Wearables can detect coronavirus symptoms early
A study involving more than 600 people on the frontlines of the COVID-19 pandemic has found that wearables can detect coronavirus symptoms up to three days before people even start to feel sick.
The researchers behind that study are now expanding it to include more than 10,000 volunteers, and if their findings hold up in this larger population, it could mean we already have an effective, noninvasive early warning symptom for COVID-19 on our hands.
The Oura Ring
In March, Finnish entrepreneur Petri Hollmén wrote on Facebook that an alert from his Oura Ring — a smart ring that tracks body temperature and other vital signs — was the first indication that he had the coronavirus.
Soon after, researchers from the West Virginia University Rockefeller Neuroscience Institute (RNI) and WVU Medicine partnered with the ring’s maker, Oura Health, to launch a study to determine whether wearables can detect coronavirus symptoms early in other people.
To start, they developed a smartphone app that collects biometric data from the Oura Ring, including increased body temperature, respiratory rate, and sleep patterns. The app also gives users the ability to directly input physiological, cognitive, and behavioral data — they might note increased feelings of stress or anxiety, for example.
The researchers then distributed the app and hundreds of Oura Rings to healthcare workers, using information from early participants to develop AI-based prediction models. Within three weeks, they found their system could predict coronavirus symptoms 24 hours before onset.
More than 600 people are now involved in the Oura Ring study, and according to the researchers’ latest report, the wearables can detect coronavirus symptoms 72 hours prior to onset with 90% accuracy.
A Wearable Weapon Against COVID-19
Hollmén’s experience is a perfect example of how knowing that wearables can detect coronavirus symptoms early could help us stem the spread of COVID-19.
Even though he felt fine, his Oura Ring detected an incredibly minor drop in his temperature (1.8 degrees Fahrenheit) caused by his coronavirus infection.
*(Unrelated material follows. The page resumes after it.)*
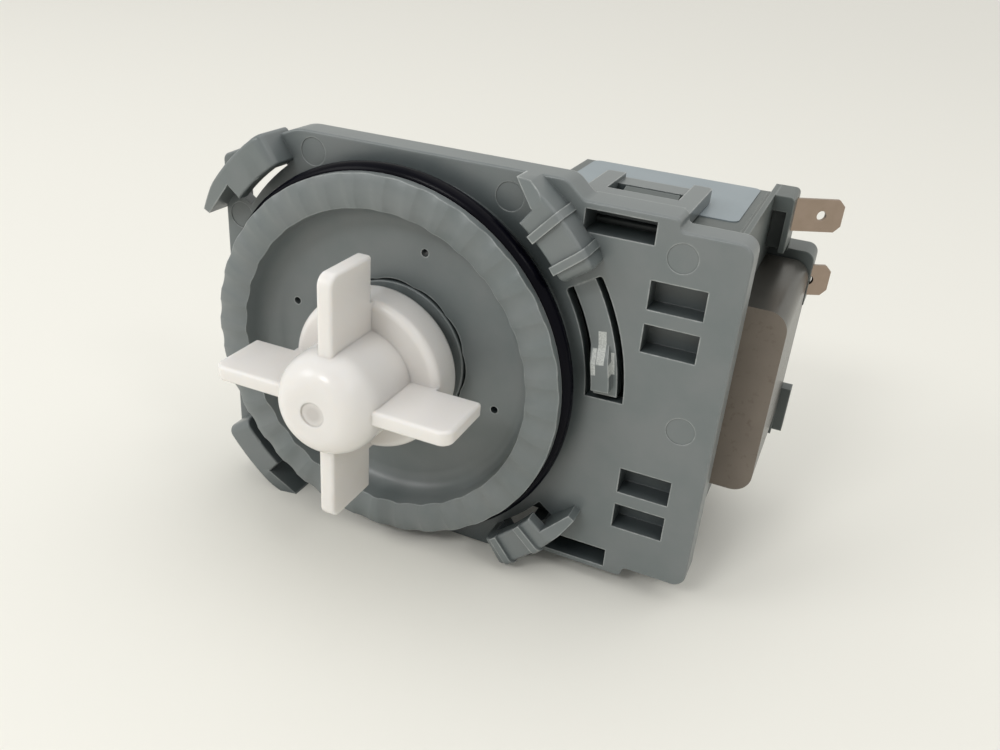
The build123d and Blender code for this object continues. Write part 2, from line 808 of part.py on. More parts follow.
def impeller():
    """Bell, hub with its cavity, four straight blades and the stop in the cavity."""
    dome_centre = (hub_radius - hub_dome_width, hub_front + hub_dome_length)
    dome = EllipticalCenterArc(dome_centre, hub_dome_width, hub_dome_length, start_angle=270, arc_size=90)
    dome_start = (hub_radius - hub_dome_width, hub_front)
    side = Polyline(
        (hub_radius, hub_front + hub_dome_length),
        (hub_radius, bell_front),
        (bell_radius, bell_front),
        (bell_radius, bell_rear),
        (bell_radius - bell_wall, bell_rear),
        (bell_radius - bell_wall, hub_cavity_rear),
        (hub_cavity_radius, hub_cavity_rear),
        (hub_cavity_radius, hub_cavity_front),
        (shaft_radius + running_gap, hub_cavity_front),
        (shaft_radius + running_gap, hub_cavity_front - pilot_length),
        (0, hub_cavity_front - pilot_length),
        (0, hub_front),
        dome_start,
    )
    body = revolve(make_face([dome, side]), Axis.Y)
    bell_edge = body.edges().filter_by(GeomType.CIRCLE).sort_by_distance((bell_radius, bell_front, 0))[0]
    body = fillet(bell_edge, bell_round)
    body -= ring(0, hub_gate_radius, hub_front, hub_front + hub_gate_depth)

    blade_front = bell_front - blade_length
    outline = Polyline(
        (hub_cavity_radius + sink, blade_front),
        (impeller_radius, blade_front),
        (impeller_radius, bell_front),
        (bell_radius - bell_cover, bell_front),
        (bell_radius - bell_cover, bell_front + bell_round),
        (bell_radius - bell_round, bell_front + bell_wall),
        (hub_cavity_radius + sink, bell_front + bell_wall),
        close=True,
    )
    blade = extrude(make_face(outline), blade_thickness / 2, both=True)
    tip = blade.edges().filter_by(Axis.Z).sort_by_distance((impeller_radius, blade_front, 0))[0]
    blade = fillet(tip, blade_tip_round)
    outer_edges = blade.edges().filter_by(lambda edge: edge.center().X > bell_radius)
    blade = fillet(outer_edges, blade_edge_round)
    body += [turn(i * 360 / blade_count, blade) for i in range(blade_count)]
    stop_inner = shaft_radius + dog_wall + dog_side_gap + shoe_wall
    stop = stop_outline(0, stop_inner, hub_cavity_radius + sink)
    return body + slab(stop, hub_cavity_front - sink, hub_cap_front - press_gap)


def hub_cap():
    """Plate that closes the hub behind the dog."""
    return ring(shaft_radius + running_gap, hub_cavity_radius - press_gap, hub_cap_front, hub_cavity_rear)


def stator_yoke():
    """U-shaped iron stack: two legs with the pole arcs, and the bar that closes them."""
    left = -pole_radius - pole_overhang
    body = box((left, yoke_right), (stack_front, stack_rear), (-leg_outer, leg_outer))
    outer_corners = body.edges().filter_by(Axis.Y).group_by(Axis.X)[-1]
    body = fillet(outer_corners, yoke_corner_round)
    body -= box((left, yoke_bar_left), (stack_front, stack_rear), (-leg_inner, leg_inner))
    return body - ring(0, pole_radius, stack_front, stack_rear)


def housing_section(inset):
    """Section of the coil housing, drawn inside its outer face by an inset."""
    upper = [
        (housing_front, housing_half_height),
        (housing_rear - housing_slope_run, housing_half_height),
        (housing_rear, housing_half_height - housing_slope_drop),
    ]
    lower = [(depth, -height) for depth, height in reversed(upper)]
    section = make_face(Polyline(*upper, *lower, close=True))
    return offset(section, -inset, kind=Kind.INTERSECTION) if inset > 0 else section


def nub():
    """Ramped nub on the housing that the snap loop holds."""
    section = make_face(
        Polyline(
            (nub_front, housing_half_height - sink),
            (nub_front, housing_half_height),
            (nub_rear, housing_half_height + nub_rise),
            (nub_rear, housing_half_height - sink),
            close=True,
        )
    )
    return bar(section, nub_left, nub_right)


def coil_housing():
    """Dark sleeve over both coils, with a nub above and below."""
    body = bar(housing_section(0), housing_left, housing_right)
    body = fillet(body.edges().filter_by(Axis.X), housing_edge_round)
    body -= bar(housing_section(housing_wall), housing_left, housing_right)
    return body + both_sides(nub())


def leg_window(grow):
    """Outline of one leg of the yoke, drawn as a section and grown on all sides."""
    middle = ((stack_front + stack_rear) / 2, (leg_inner + leg_outer) / 2)
    return Pos(*middle) * Rectangle(stack_length + 2 * grow, leg_width + 2 * grow)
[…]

Ten days after he wrote his Facebook post, the San Francisco Chronicle noted that he still “felt few symptoms.”
That means that, without his ring’s alert, he might never have gotten tested for the coronavirus and known to self-isolate.
Hollmén’s lack of noticeable symptoms isn’t remarkable. Though pinning down an exact figure has proven difficult, studies suggest that more than half of all coronavirus cases may be asymptomatic or presymptomatic — a situation that has made it incredibly difficult to stem the virus’s spread.
One in five Americans already owns some sort of wearable fitness tracker, though, so if other types of wearables can detect coronavirus symptoms early, the devices could tip off a big chunk of the population to coronavirus infections they might never have noticed otherwise.